どんなマーケティング理論でも、会社が消費者に対して何かのアプローチをする。つまり社内と社外が分断されているのだ。会社に働いている人と消費者が、同じ人である可能性についてはほとんど考えない。しかし、実際には同一人物が、あるときは従業員であり、あるときは消費者であることを指摘したのが『コトラーのマーケティング3.0』(朝日新聞出版)だ。ネット社会では、その考え方が非常に大切になる。ネットの発達によって、社内と社外のコミュニケーションが、どんなに止めようとしてもどこかでなされる。中国が情報統制しようとしても難しいのと同じだ。日本の多くの会社は中国と似たようなことを静かにやっている。社内で起きたことをもしネット上に書いたらどうなるか、想像すればわかるだろう。しかしそれでも、漏れていく。

「社員を幸せにすること」

ネット社会が広がることで、人の考え方がかつてとはかなり変わってきた。それに深く気づくかどうかが、これからの企業がうまくいくかどうかの分かれ目になってくる。ザッポスのCEOトニー・シェイが、ザッポスを運営するにあたり、第一に掲げたことは「社員を幸せにすること」だった。そして、そのことをあきらめない。倒産の危機に陥っても、その目標は見失わなかった。そこに社員がついてきた。

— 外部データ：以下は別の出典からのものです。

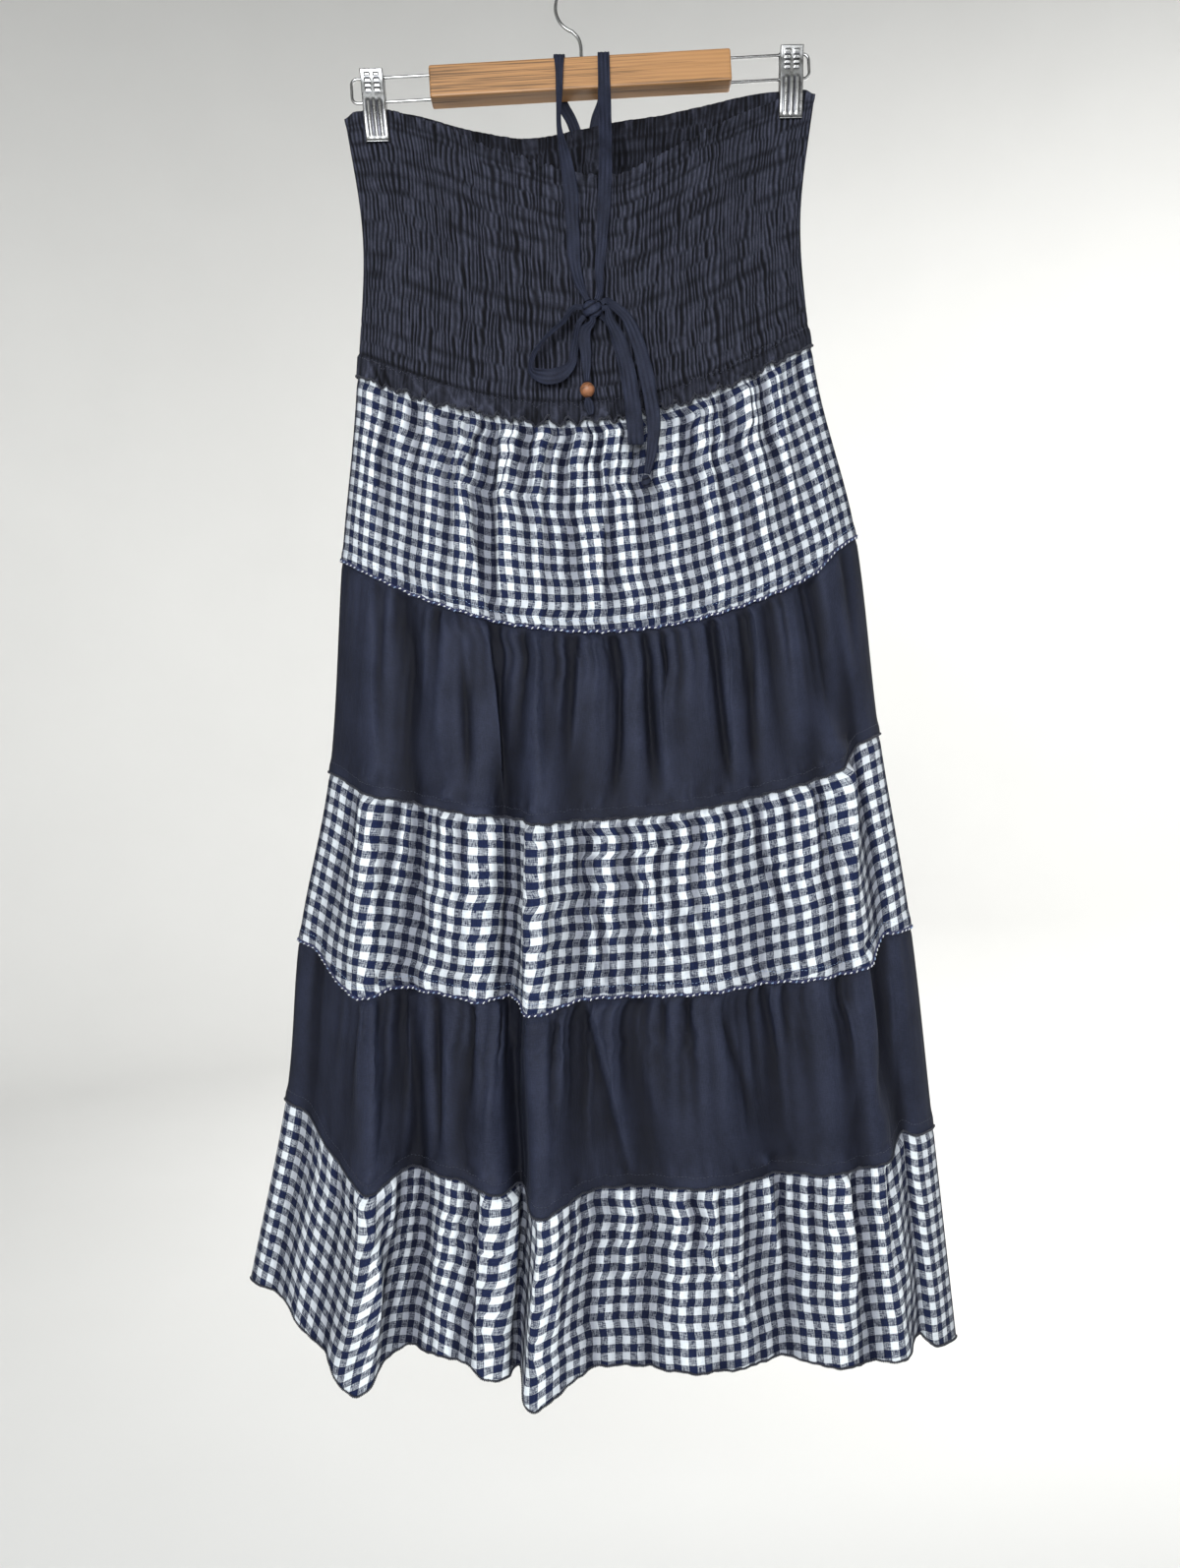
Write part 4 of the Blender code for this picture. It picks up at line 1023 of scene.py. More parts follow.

多くの人が集まれば秘密も生まれる。それは仕方ないことだった。しかし、それでもなお、幸せを作るために秘密を手放そうと努力する企業が、これからは伸びるのではないだろうか。企業内に秘密のない会社は、それほど誠実に運営されているということだ。いままでにはなかった誠実さが、これからは必要になってくると思われる。なにしろネットにつながっている社員が、いつでもその会社の内部を見つめているのだから。

2月に拙著『図解 わかる!マーケティング』(ダイヤモンド社)を出版した。10年前に出した本の新版だ。この10年でマーケティングの考え方はその基盤を変えてしまったようだ。その変化はなかなか文字にしにくい。たとえば30年前に「地球環境なんか気にしなくていい」と言っても、たいして問題にはならなかった。いまではきっと「こいつ馬鹿じゃん?」と思われる。文献だけ調べると地球環境についての研究はたくさんあったので、すでに問題だと思われていたように感じるかもしれないが、社会の雰囲気は違った。いつの間にか常識が変わったのだ。同じようにマーケティングも、10年前と今のマーケティングは、似たようなことを訴えているかもしれないが、その話を受け止める基盤、社会の考え方が全然違う。そのことに繊細でいられるかどうかが、これからおこなおうとするマーケティングを左右するだろう。